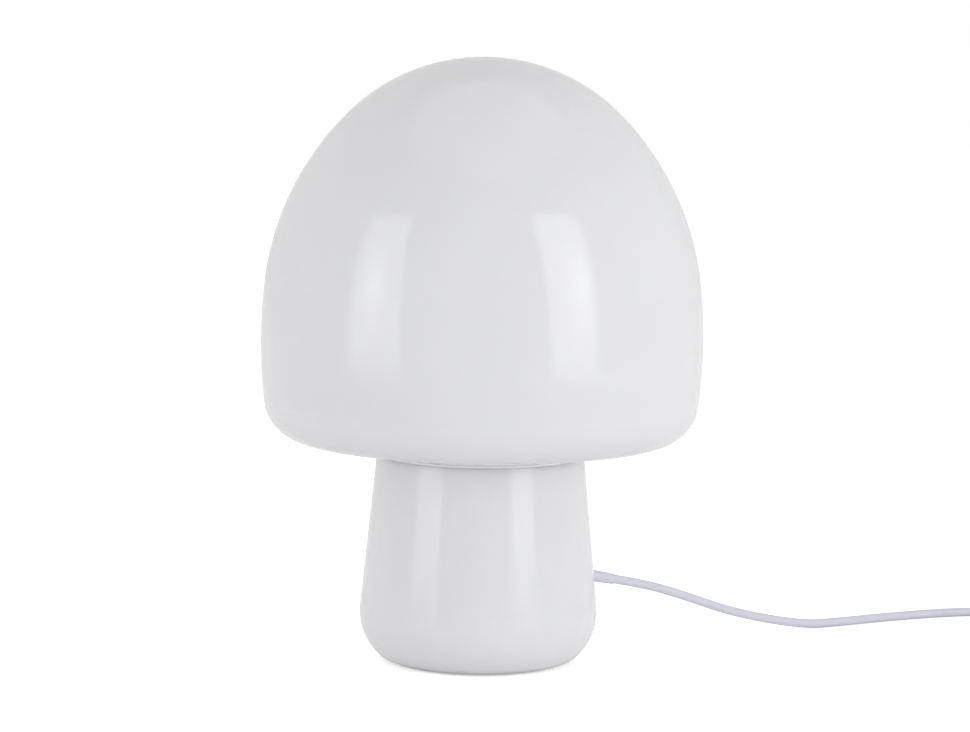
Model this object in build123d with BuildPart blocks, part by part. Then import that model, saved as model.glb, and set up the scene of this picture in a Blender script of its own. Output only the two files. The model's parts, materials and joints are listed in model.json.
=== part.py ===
"""Mushroom table lamp: an opal glass cap that rests on an opal glass stem, lit by a screw-in bulb.

Millimetres, +Z up. The origin is on the table, under the middle of the foot, and the lamp faces -Y.
"""

from build123d import *
from math import acos, cos, degrees, pi, radians, sin, sqrt, tan
import os

os.makedirs("parts", exist_ok=True)

# ---------------------------------------------------------------- driving sizes
OVERALL_HEIGHT = 340.0  # table to the crown of the cap
CAP_RADIUS = 124.2  # at the widest part of the cap
SEAT_HEIGHT = 118.0  # cap's underside over the stem's outer edge
STEM_TOP_RADIUS = 58.5
GLASS_WALL = 3.0

# Cap: arcs from the crown down, as the turns between their ends
CROWN_TURN = 45.0
WALL_ARC_RADIUS = 290.0
WALL_ABOVE_WIDEST = 6.5
WALL_BELOW_WIDEST = 6.8
EDGE_RADIUS = 24.3  # the round at the cap's lower edge
UNDERSIDE_SLOPE = 9.5  # falls towards the stem
NECK_BEND = 3.0
NECK_DEPTH = 14.0  # neck that centres the cap inside the stem

# Stem and foot
SIDE_TAPER = 5.64
FOOT_ROUND = 32.5
FOOT_ROUND_TURN = 52.5
FOOT_EDGE_ROUND = 9.85
FOOT_FLAT_WIDTH = 5.0
FOOT_RING_HEIGHT = 1.0
FOOT_RING_INSET = 0.5
KICK_ROUND = 6.0  # the glass turns up under the foot and back to a flat floor
KICK_SLOPE = 60.0
FLOOR_ROUND = 3.0
FLOOR_RECESS = 7.0
FLOOR_HOLE_RADIUS = 8.0

# Soft seat between the two glasses
FLANGE_THICKNESS = 0.7
FLANGE_SETBACK = 0.9
COLLAR_WALL = 2.0
COLLAR_DEPTH = 9.0
LIFT_CLEARANCE = 0.3  # between the cap that lifts off and what it rests on
FIT_CLEARANCE = 0.05  # between fixed pieces that fit together

# Fittings on the middle of the foot
PLATE_EDGE_GAP = 4.0
PLATE_THICKNESS = 2.0
COVER_THICKNESS = 1.2
WASHER_THICKNESS = 1.5
WASHER_MARGIN = 3.0
TUBE_RADIUS = 5.0
TUBE_BELOW_NUT = 0.5
CORD_ROOM_IN_TUBE = 0.9
SLOT_BELOW_TURN = 9.0  # slot where the cord enters the tube, from where the cord turns up
SLOT_ABOVE_TURN = 17.0
NUT_WIDTH = 14.0
LOWER_NUT_HEIGHT = 3.0
UPPER_NUT_HEIGHT = 4.0

# Lampholder and bulb, standard 27 mm screw size
HOLDER_BELOW_SEAT = 6.0
HOLDER_RADIUS = 19.5
HOLDER_WALL = 2.0
HOLDER_CUP_HEIGHT = 22.0
HOLDER_HEIGHT = 54.0
HOLDER_BOSS_RADIUS = 8.5
HOLDER_BOSS_HEIGHT = 4.0
HOLDER_LAP = 6.0  # the skirt's lower end fits inside the cup
HOLDER_TOP_CHAMFER = 2.0
GRIP_GROOVES = 4
GRIP_SPACING = 4.0
GROOVE_DEPTH = 0.7
TUBE_IN_HOLDER = 8.0
BLOCK_HEIGHT = 8.0
BLOCK_BELOW_SKIRT = 2.0
CORE_OFFSET = 7.0  # from the lamp's axis, at the terminals
TERMINAL_SCREW_RADIUS = 1.9
TERMINAL_SCREW_HEIGHT = 1.2
TERMINAL_SCREW_OFFSET = 8.0
SOCKET_RADIUS = 13.3
SOCKET_WALL = 0.5
SOCKET_HEIGHT = 26.0
SPRING_THICKNESS = 0.6
SPRING_WIDTH = 4.0
TIP_ABOVE_BLOCK = 3.0
BULB_DIAMETER = 60.0
BULB_LENGTH = 110.0
BULB_SHELL_RADIUS = 13.2
BULB_SHELL_TOP = 27.0  # from the tip of the bulb
BULB_NECK_RADIUS = 14.4
BULB_NECK_TOP = 35.0
BULB_RIM_HEIGHT = 66.0  # where the housing meets the globe
BULB_WALL = 1.2
TIP_RADIUS = 4.8
TIP_HEIGHT = 1.8
TIP_CROWN = 0.35
INSULATOR_TOP_RADIUS = 11.4
SHELL_BOTTOM = 6.5
SHELL_WALL = 0.4
BOARD_RADIUS = 21.0
BOARD_THICKNESS = 1.6
LED_COUNT = 10
LED_LENGTH = 3.5
LED_WIDTH = 2.8
LED_HEIGHT = 0.8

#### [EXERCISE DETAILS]
Write out the full listing exactly as given.

#### [TASK RESULT]
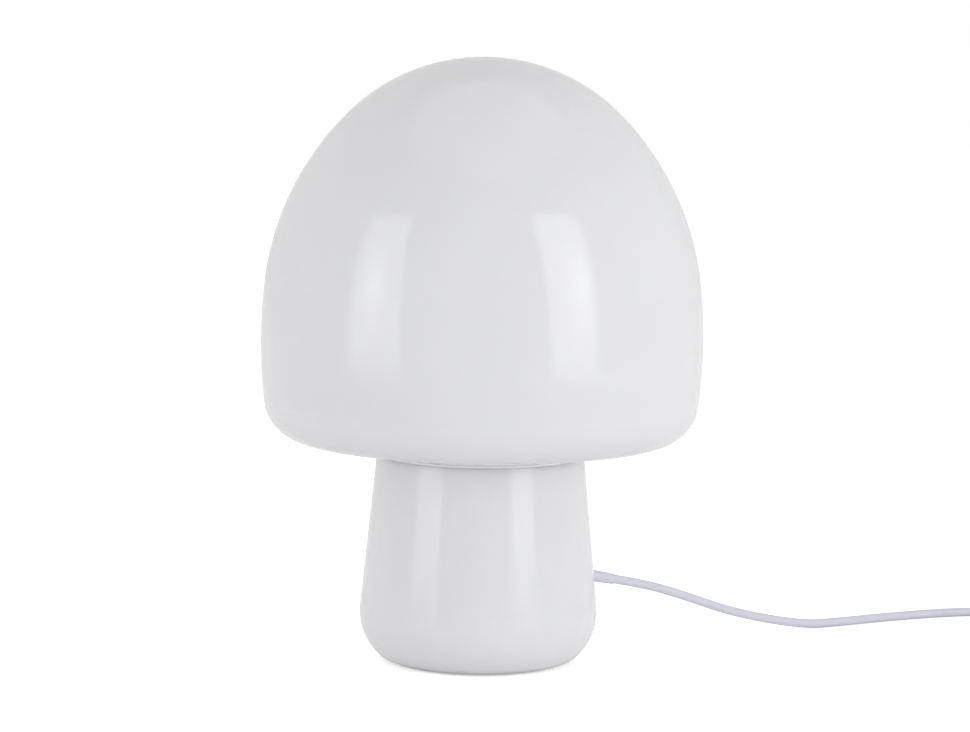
Model this object in build123d with BuildPart blocks, part by part. Then import that model, saved as model.glb, and set up the scene of this picture in a Blender script of its own. Output only the two files. The model's parts, materials and joints are listed in model.json.
=== part.py ===
"""Mushroom table lamp: an opal glass cap that rests on an opal glass stem, lit by a screw-in bulb.

Millimetres, +Z up. The origin is on the table, under the middle of the foot, and the lamp faces -Y.
"""

from build123d import *
from math import acos, cos, degrees, pi, radians, sin, sqrt, tan
import os

os.makedirs("parts", exist_ok=True)

# ---------------------------------------------------------------- driving sizes
OVERALL_HEIGHT = 340.0  # table to the crown of the cap
CAP_RADIUS = 124.2  # at the widest part of the cap
SEAT_HEIGHT = 118.0  # cap's underside over the stem's outer edge
STEM_TOP_RADIUS = 58.5
GLASS_WALL = 3.0

# Cap: arcs from the crown down, as the turns between their ends
CROWN_TURN = 45.0
WALL_ARC_RADIUS = 290.0
WALL_ABOVE_WIDEST = 6.5
WALL_BELOW_WIDEST = 6.8
EDGE_RADIUS = 24.3  # the round at the cap's lower edge
UNDERSIDE_SLOPE = 9.5  # falls towards the stem
NECK_BEND = 3.0
NECK_DEPTH = 14.0  # neck that centres the cap inside the stem

# Stem and foot
SIDE_TAPER = 5.64
FOOT_ROUND = 32.5
FOOT_ROUND_TURN = 52.5
FOOT_EDGE_ROUND = 9.85
FOOT_FLAT_WIDTH = 5.0
FOOT_RING_HEIGHT = 1.0
FOOT_RING_INSET = 0.5
KICK_ROUND = 6.0  # the glass turns up under the foot and back to a flat floor
KICK_SLOPE = 60.0
FLOOR_ROUND = 3.0
FLOOR_RECESS = 7.0
FLOOR_HOLE_RADIUS = 8.0

# Soft seat between the two glasses
FLANGE_THICKNESS = 0.7
FLANGE_SETBACK = 0.9
COLLAR_WALL = 2.0
COLLAR_DEPTH = 9.0
LIFT_CLEARANCE = 0.3  # between the cap that lifts off and what it rests on
FIT_CLEARANCE = 0.05  # between fixed pieces that fit together

# Fittings on the middle of the foot
PLATE_EDGE_GAP = 4.0
PLATE_THICKNESS = 2.0
COVER_THICKNESS = 1.2
WASHER_THICKNESS = 1.5
WASHER_MARGIN = 3.0
TUBE_RADIUS = 5.0
TUBE_BELOW_NUT = 0.5
CORD_ROOM_IN_TUBE = 0.9
SLOT_BELOW_TURN = 9.0  # slot where the cord enters the tube, from where the cord turns up
SLOT_ABOVE_TURN = 17.0
NUT_WIDTH = 14.0
LOWER_NUT_HEIGHT = 3.0
UPPER_NUT_HEIGHT = 4.0

# Lampholder and bulb, standard 27 mm screw size
HOLDER_BELOW_SEAT = 6.0
HOLDER_RADIUS = 19.5
HOLDER_WALL = 2.0
HOLDER_CUP_HEIGHT = 22.0
HOLDER_HEIGHT = 54.0
HOLDER_BOSS_RADIUS = 8.5
HOLDER_BOSS_HEIGHT = 4.0
HOLDER_LAP = 6.0  # the skirt's lower end fits inside the cup
HOLDER_TOP_CHAMFER = 2.0
GRIP_GROOVES = 4
GRIP_SPACING = 4.0
GROOVE_DEPTH = 0.7
TUBE_IN_HOLDER = 8.0
BLOCK_HEIGHT = 8.0
BLOCK_BELOW_SKIRT = 2.0
CORE_OFFSET = 7.0  # from the lamp's axis, at the terminals
TERMINAL_SCREW_RADIUS = 1.9
TERMINAL_SCREW_HEIGHT = 1.2
TERMINAL_SCREW_OFFSET = 8.0
SOCKET_RADIUS = 13.3
SOCKET_WALL = 0.5
SOCKET_HEIGHT = 26.0
SPRING_THICKNESS = 0.6
SPRING_WIDTH = 4.0
TIP_ABOVE_BLOCK = 3.0
BULB_DIAMETER = 60.0
BULB_LENGTH = 110.0
BULB_SHELL_RADIUS = 13.2
BULB_SHELL_TOP = 27.0  # from the tip of the bulb
BULB_NECK_RADIUS = 14.4
BULB_NECK_TOP = 35.0
BULB_RIM_HEIGHT = 66.0  # where the housing meets the globe
BULB_WALL = 1.2
TIP_RADIUS = 4.8
TIP_HEIGHT = 1.8
TIP_CROWN = 0.35
INSULATOR_TOP_RADIUS = 11.4
SHELL_BOTTOM = 6.5
SHELL_WALL = 0.4
BOARD_RADIUS = 21.0
BOARD_THICKNESS = 1.6
LED_COUNT = 10
LED_LENGTH = 3.5
LED_WIDTH = 2.8
LED_HEIGHT = 0.8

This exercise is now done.